Write only the number of lines in the records beneath that hold "parts".

═════ Given records ═════

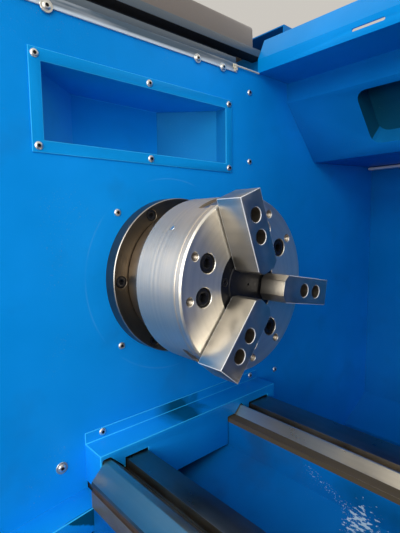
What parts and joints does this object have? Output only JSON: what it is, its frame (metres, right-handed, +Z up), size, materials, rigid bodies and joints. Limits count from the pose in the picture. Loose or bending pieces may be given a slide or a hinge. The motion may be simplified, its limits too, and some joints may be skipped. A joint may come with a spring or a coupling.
{
  "type": "cnc turning lathe",
  "caption": "Enclosed flat-bed turning lathe with a three-jaw power chuck, V-way bed, carriage with an indexing tool turret, tailstock, sliding door and control console.",
  "frame": {"origin": "on the floor, under the centre of the machine's bounding box", "axes": "+X along the spindle from the headstock to the tailstock, +Y to the back of the machine, +Z up"},
  "size_m": [2.4, 1.5016, 1.625],
  "materials": {
    "blue_paint": "semi-gloss paint",
    "grey_paint": "semi-gloss paint",
    "roof_paint": "semi-gloss paint",
    "dark_paint": "satin paint",
    "cast_iron": "machined",
    "bright_steel": "ground",
    "ground_steel": "ground",
    "bronzed_steel": "browned",
    "black_oxide": "black oxide",
    "clear_strip": "milky",
    "window_glass": "clear",
    "lamp_cover": "milky",
    "red_plastic": "gloss",
    "green_plastic": "gloss",
    "black_plastic": "matt",
    "module_plastic": "matt",
    "rubber": "matt"
  },
  "bodies": {
    "machine": {"left_base": "blue_paint", "right_base": "blue_paint", "chip_tray": "blue_paint", "bed": "cast_iron", "headstock_casting": "cast_iron", "front_bearing": "bright_steel", "rear_bearing": "bright_steel", "bearing_cap": "bronzed_steel", "main_motor": "blue_paint", "headstock_wall": "blue_paint", "wall_recess": "blue_paint", "bed_cover": "blue_paint", "roof_channel": "grey_paint", "seal_strip": "clear_strip", "headstock_roof": "roof_paint", "headstock_shell": "grey_paint", "control_modules": "module_plastic", "rear_guard": "blue_paint", "right_wall": "blue_paint", "front_panel": "grey_paint", "lower_door_rail": "ground_steel", "upper_door_rail": "ground_steel", "work_lamp": "lamp_cover", "z_servo_motor": "dark_paint", "coolant_unit": "blue_paint", "console_box": "grey_paint", "drive_belt": "rubber"},
    "spindle_line": {"spindle": "bronzed_steel", "spindle_pulley": "cast_iron", "chuck_body": "bright_steel", "chuck_cover": "black_oxide", "chuck_cylinder": "ground_steel", "draw_tube": "ground_steel"},
    "jaw_1": {"master_jaw_1": "bright_steel", "top_jaw_1": "bright_steel"},
    "jaw_2": {"master_jaw_2": "bright_steel", "top_jaw_2": "bright_steel"},
    "jaw_3": {"master_jaw_3": "bright_steel", "top_jaw_3": "bright_steel"},
    "motor_rotor": {"motor_pulley": "cast_iron"},
    "feed_screw": {"z_ballscrew": "ground_steel"},
    "carriage": {"saddle": "cast_iron", "x_servo_motor": "dark_paint"},
    "slide": {"cross_slide": "cast_iron", "turret_base": "cast_iron"},
    "turret": {"turret_head": "dark_paint", "turning_tool_1": "black_oxide", "turning_tool_2": "black_oxide", "turning_tool_3": "black_oxide"},
    "tailstock": {"tailstock_body": "cast_iron"},
    "quill": {"tailstock_quill": "bright_steel"},
    "centre": {"live_centre": "bright_steel"},
    "handwheel": {"tailstock_handwheel": "dark_paint"},
    "lever": {"clamp_lever": "dark_paint"},
    "door": {"sliding_door": "blue_paint", "door_window": "window_glass"},
    "cabinet_door_leaf": {"cabinet_door": "grey_paint"},
    "stop_button": {"emergency_button": "red_plastic"},
    "cycle_button": {"start_button": "green_plastic"},
    "pulse_wheel": {"pulse_handwheel": "black_plastic"}
  },
  "joints": [
    {"name": "spindle_spin", "type": "hinge", "parent": "machine", "child": "spindle_line", "pos_m": [-0.19, -0.0385, 1.12], "axis": [1, 0, 0], "continuous": true},
    {"name": "jaw_1_slide", "type": "slide", "parent": "spindle_line", "child": "jaw_1", "axis": [0, 0.986, -0.1668], "range_m": [-0.0022, 0.0022]},
    {"name": "jaw_2_slide", "type": "slide", "parent": "spindle_line", "child": "jaw_2", "axis": [0, -0.3486, 0.9373], "range_m": [-0.0022, 0.0022]},
    {"name": "jaw_3_slide", "type": "slide", "parent": "spindle_line", "child": "jaw_3", "axis": [0, -0.6374, -0.7705], "range_m": [-0.0022, 0.0022]},
    {"name": "motor_spin", "type": "hinge", "parent": "machine", "child": "motor_rotor", "pos_m": [-0.88, -0.0385, 0.215], "axis": [1, 0, 0], "continuous": true},
    {"name": "z_screw_spin", "type": "hinge", "parent": "machine", "child": "feed_screw", "pos_m": [-0.26, -0.2885, 0.703], "axis": [1, 0, 0], "range_deg": [-12240, 6120]},
    {"name": "carriage_slide", "type": "slide", "parent": "machine", "child": "carriage", "axis": [1, 0, 0], "range_m": [-0.34, 0.17]},
    {"name": "cross_slide_feed", "type": "slide", "parent": "carriage", "child": "slide", "axis": [0, 1, 0], "range_m": [-0.03, 0.145]},
    {"name": "turret_index", "type": "hinge", "parent": "slide", "child": "turret", "pos_m": [0.33, -0.2735, 1.06], "axis": [0, 0, 1], "continuous": true},
    {"name": "tailstock_slide", "type": "slide", "parent": "machine", "child": "tailstock", "axis": [1, 0, 0], "range_m": [-0.15, 0]},
    {"name": "handwheel_spin", "type": "hinge", "parent": "tailstock", "child": "handwheel", "pos_m": [1.09, -0.0385, 1.12], "axis": [1, 0, 0], "range_deg": [-7200, 0]},
    {"name": "quill_slide", "type": "slide", "parent": "tailstock", "child": "quill", "axis": [1, 0, 0], "range_m": [-0.1, 0]},
    {"name": "live_centre_spin", "type": "hinge", "parent": "quill", "child": "centre", "pos_m": [0.81, -0.0385, 1.12], "axis": [1, 0, 0], "continuous": true},
    {"name": "clamp_lever_turn", "type": "hinge", "parent": "tailstock", "child": "lever", "pos_m": [0.93, -0.1035, 1.15], "axis": [0, 1, 0], "range_deg": [-70, 0]},
    {"name": "door_slide", "type": "slide", "parent": "machine", "child": "door", "axis": [1, 0, 0], "range_m": [0, 0.845]},
    {"name": "cabinet_door_hinge", "type": "hinge", "parent": "machine", "child": "cabinet_door_leaf", "pos_m": [-1.193, 0.7438, 1.12], "axis": [0, 0, 1], "range_deg": [0, 110]},
    {"name": "emergency_button_push", "type": "slide", "parent": "machine", "child": "stop_button", "axis": [0, 1, 0], "range_m": [0, 0.004]},
    {"name": "start_button_push", "type": "slide", "parent": "machine", "child": "cycle_button", "axis": [0, 1, 0], "range_m": [0, 0.003], "stiffness_N_per_m": 200},
    {"name": "pulse_handwheel_spin", "type": "hinge", "parent": "machine", "child": "pulse_wheel", "pos_m": [0.916, -0.7188, 1.162], "axis": [0, 1, 0], "continuous": true}
  ],
  "couplings": [
    {"joint": "jaw_2_slide", "follows": "jaw_1_slide", "ratio": 1},
    {"joint": "jaw_3_slide", "follows": "jaw_1_slide", "ratio": 1},
    {"joint": "motor_spin", "follows": "spindle_spin", "ratio": 1.6923},
    {"joint": "z_screw_spin", "follows": "carriage_slide", "rad_per_m": 628.32},
    {"joint": "quill_slide", "follows": "handwheel_spin", "m_per_rad": 0.00079577}
  ]
}
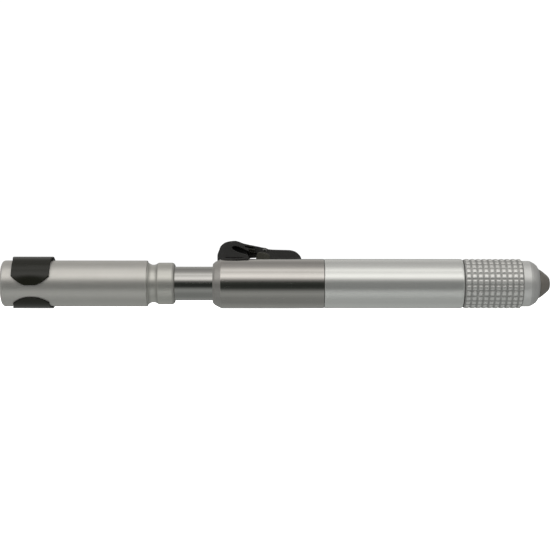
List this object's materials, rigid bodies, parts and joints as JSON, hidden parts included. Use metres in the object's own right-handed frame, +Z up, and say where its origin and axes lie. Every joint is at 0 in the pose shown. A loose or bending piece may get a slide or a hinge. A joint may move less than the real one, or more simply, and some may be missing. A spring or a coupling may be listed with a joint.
{
  "type": "mini pump",
  "caption": "Slim bicycle mini pump with a sliding handle, polished plunger rod, knurled twist-lock head, rubber dust plug and a quick-release frame bracket.",
  "frame": {"origin": "centre of the bracket's mounting face, midway between its two bolt slots", "axes": "+X along the pump towards the nozzle, +Y out of the mounting face into the bicycle frame, +Z up; the pump's axis is parallel to X, 20 mm in front of the mounting face"},
  "size_m": [0.2228, 0.0302, 0.0276],
  "materials": {
    "satin_aluminium": "satin anodised",
    "handle_aluminium": "satin anodised, slightly darker",
    "polished_aluminium": "polished",
    "liner_aluminium": "plain drawn",
    "black_nylon": "moulded",
    "black_acetal": "turned",
    "black_rubber": "matt",
    "grey_rubber": "matt",
    "steel": "bright",
    "brass": "turned"
  },
  "bodies": {
    "bracket": {"bracket_spine": "black_nylon", "handle_clip": "black_nylon", "clip_screw": "steel", "clip_nut": "steel", "latch_base": "black_nylon", "latch_screw_1": "steel", "latch_screw_2": "steel", "latch_screw_3": "steel", "latch_screw_4": "steel", "lever_pin": "steel"},
    "lever": {"cam_lever": "black_nylon", "lever_pad": "black_rubber"},
    "barrel": {"front_sleeve": "polished_aluminium", "rod_guide": "black_acetal", "rod_wiper": "black_rubber", "cylinder_liner": "liner_aluminium", "seam_ring": "black_rubber", "barrel_tube": "satin_aluminium", "head_base": "black_acetal", "head_oring": "black_rubber", "collar_oring": "black_rubber", "valve_gland": "black_rubber", "barrel_shoe": "black_nylon", "shoe_screw_1": "steel", "shoe_screw_2": "steel"},
    "piston_body": {"piston": "black_acetal", "piston_oring": "black_rubber"},
    "handle": {"handle_tube": "handle_aluminium", "handle_end_cap": "handle_aluminium", "end_cap_oring": "black_rubber", "handle_collar": "handle_aluminium", "rod_lock_ring": "steel", "plunger_rod": "polished_aluminium", "rod_end_plug": "liner_aluminium", "return_bumper": "black_rubber", "piston_washer": "steel", "piston_screw": "steel"},
    "thrust": {"thrust_washer": "brass"},
    "lock_collar": {"knurled_lock_collar": "satin_aluminium", "nose_cap": "satin_aluminium"},
    "plug": {"dust_plug": "grey_rubber"},
    "ball": {"check_ball": "steel"}
  },
  "joints": [
    {"name": "pump_slide_out", "type": "slide", "parent": "bracket", "child": "barrel", "axis": [1, 0, 0], "range_m": [0, 0.03]},
    {"name": "lever_open", "type": "hinge", "parent": "bracket", "child": "lever", "pos_m": [0.0439, -0.007, 0.01345], "axis": [0, 1, 0], "range_deg": [0, 100]},
    {"name": "pump_stroke", "type": "slide", "parent": "barrel", "child": "piston_body", "axis": [1, 0, 0], "range_m": [-0.05, 0.0149]},
    {"name": "handle_turn", "type": "hinge", "parent": "piston_body", "child": "handle", "pos_m": [0.095, -0.02, 0], "axis": [1, 0, 0], "continuous": true},
    {"name": "collar_advance", "type": "slide", "parent": "barrel", "child": "thrust", "axis": [1, 0, 0], "range_m": [0, 0.001]},
    {"name": "collar_turn", "type": "hinge", "parent": "thrust", "child": "lock_collar", "pos_m": [0.137, -0.02, 0], "axis": [1, 0, 0], "range_deg": [0, 360]},
    {"name": "dust_plug_pull", "type": "slide", "parent": "lock_collar", "child": "plug", "axis": [1, 0, 0], "range_m": [0, 0.02]},
    {"name": "check_ball_lift", "type": "slide", "parent": "barrel", "child": "ball", "axis": [1, 0, 0], "range_m": [0, 0.0012]}
  ],
  "couplings": [
    {"joint": "collar_advance", "follows": "collar_turn", "m_per_rad": 0.000159}
  ]
}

═════

* Worked answer *
2